Several alternatives to Epsilon-Greedy offer different exploration strategies:

Upper Confidence Bound (UCB): This method selects actions based on an upper bound on their potential reward, encouraging exploration of actions with high uncertainty.

Thompson Sampling: This Bayesian approach maintains a probability distribution over the expected reward of each action and samples from these distributions to choose actions.

Softmax Action Selection (Boltzmann Exploration): This method uses a probability distribution based on the Q-values, where actions with higher Q-values have a higher probability of being selected, but less optimal actions still have a chance to be chosen.

Pros and Cons of Epsilon-Greedy

Pros:

  • Simple to implement and understand.
  • Guarantees exploration of all actions.
Cons:
  • Explores randomly, even when an action is clearly bad.
  • Can be inefficient, especially in large action spaces.
  • Doesn't take into account the uncertainty of the Q-value estimates.

FAQ

  • Why is exploration vs. exploitation important in Reinforcement Learning?

    It's crucial because it determines how effectively an agent learns an optimal policy.
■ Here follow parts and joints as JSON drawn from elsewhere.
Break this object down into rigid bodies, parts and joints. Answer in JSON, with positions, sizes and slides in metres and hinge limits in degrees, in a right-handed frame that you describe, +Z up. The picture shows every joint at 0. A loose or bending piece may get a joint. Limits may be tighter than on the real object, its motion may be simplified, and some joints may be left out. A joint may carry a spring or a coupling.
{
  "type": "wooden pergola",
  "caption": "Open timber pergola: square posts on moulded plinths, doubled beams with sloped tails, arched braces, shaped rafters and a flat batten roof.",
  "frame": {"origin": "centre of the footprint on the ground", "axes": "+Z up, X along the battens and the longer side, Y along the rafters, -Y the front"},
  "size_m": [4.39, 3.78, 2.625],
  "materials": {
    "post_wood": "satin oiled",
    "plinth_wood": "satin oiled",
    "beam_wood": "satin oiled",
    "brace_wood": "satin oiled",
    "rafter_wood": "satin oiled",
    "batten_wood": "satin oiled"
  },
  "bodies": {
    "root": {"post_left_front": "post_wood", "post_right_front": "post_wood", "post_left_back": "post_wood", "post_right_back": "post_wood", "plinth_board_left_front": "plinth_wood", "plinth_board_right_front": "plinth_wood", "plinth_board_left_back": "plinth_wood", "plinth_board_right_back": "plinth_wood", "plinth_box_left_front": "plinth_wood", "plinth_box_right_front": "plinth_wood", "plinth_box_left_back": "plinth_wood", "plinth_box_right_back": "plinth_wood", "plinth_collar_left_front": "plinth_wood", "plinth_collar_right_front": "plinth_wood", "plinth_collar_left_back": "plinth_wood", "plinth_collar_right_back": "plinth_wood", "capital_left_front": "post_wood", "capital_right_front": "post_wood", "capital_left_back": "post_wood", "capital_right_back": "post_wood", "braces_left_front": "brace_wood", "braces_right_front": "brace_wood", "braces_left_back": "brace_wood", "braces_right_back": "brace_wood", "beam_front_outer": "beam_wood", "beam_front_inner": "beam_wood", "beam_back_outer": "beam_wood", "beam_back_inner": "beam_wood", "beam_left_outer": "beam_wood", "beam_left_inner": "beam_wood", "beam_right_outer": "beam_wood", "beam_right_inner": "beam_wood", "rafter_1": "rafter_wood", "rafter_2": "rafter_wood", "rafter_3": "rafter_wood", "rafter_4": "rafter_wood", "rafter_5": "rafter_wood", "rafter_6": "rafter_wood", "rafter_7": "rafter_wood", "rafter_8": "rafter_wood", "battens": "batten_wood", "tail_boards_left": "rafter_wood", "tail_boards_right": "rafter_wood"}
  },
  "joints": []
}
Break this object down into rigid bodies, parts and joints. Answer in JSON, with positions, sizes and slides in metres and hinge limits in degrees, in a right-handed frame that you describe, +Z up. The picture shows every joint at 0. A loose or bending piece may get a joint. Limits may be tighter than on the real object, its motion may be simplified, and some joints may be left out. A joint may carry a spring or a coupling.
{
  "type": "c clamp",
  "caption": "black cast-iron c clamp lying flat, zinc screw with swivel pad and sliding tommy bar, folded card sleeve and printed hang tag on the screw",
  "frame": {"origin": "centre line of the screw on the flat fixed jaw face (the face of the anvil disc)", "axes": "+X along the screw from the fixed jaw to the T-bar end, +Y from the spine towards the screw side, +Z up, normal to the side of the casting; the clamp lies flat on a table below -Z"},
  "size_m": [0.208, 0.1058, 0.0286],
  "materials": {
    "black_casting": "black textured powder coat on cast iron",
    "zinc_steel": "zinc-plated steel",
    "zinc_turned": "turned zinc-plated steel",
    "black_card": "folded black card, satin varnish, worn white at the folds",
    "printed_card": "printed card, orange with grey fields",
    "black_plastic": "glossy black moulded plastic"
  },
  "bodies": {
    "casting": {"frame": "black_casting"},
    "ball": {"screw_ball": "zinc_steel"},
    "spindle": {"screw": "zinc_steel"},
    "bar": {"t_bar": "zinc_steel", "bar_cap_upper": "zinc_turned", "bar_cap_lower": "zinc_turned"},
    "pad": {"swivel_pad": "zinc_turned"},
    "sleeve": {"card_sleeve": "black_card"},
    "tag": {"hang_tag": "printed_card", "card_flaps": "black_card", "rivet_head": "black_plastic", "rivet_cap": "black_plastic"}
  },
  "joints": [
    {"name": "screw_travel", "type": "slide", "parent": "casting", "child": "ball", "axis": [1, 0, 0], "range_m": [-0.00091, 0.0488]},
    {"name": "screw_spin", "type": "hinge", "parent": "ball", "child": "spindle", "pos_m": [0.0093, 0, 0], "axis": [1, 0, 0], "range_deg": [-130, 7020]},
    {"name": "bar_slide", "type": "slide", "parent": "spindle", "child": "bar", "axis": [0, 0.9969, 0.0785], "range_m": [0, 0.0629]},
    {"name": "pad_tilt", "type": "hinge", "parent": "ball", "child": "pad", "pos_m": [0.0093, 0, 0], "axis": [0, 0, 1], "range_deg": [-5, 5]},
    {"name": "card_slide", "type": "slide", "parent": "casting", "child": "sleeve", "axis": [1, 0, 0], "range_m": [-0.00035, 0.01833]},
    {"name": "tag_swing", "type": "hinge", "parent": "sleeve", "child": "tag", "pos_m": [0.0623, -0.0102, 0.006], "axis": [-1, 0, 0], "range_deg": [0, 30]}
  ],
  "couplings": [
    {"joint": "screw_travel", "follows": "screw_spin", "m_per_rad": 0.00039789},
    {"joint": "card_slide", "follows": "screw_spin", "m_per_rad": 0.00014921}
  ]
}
Insufficient exploration can lead to suboptimal policies, while excessive exploration can slow down learning.

  • What is a good starting value for epsilon?

    A common starting value is 0.1, but the optimal value depends on the specific problem. You can start with 0.1 and tune it based on the agent's performance.

  • How does decaying epsilon improve learning?

    Decaying epsilon encourages more exploration initially, allowing the agent to discover promising areas of the state space. As the agent learns, the focus shifts towards exploitation, refining the learned policy.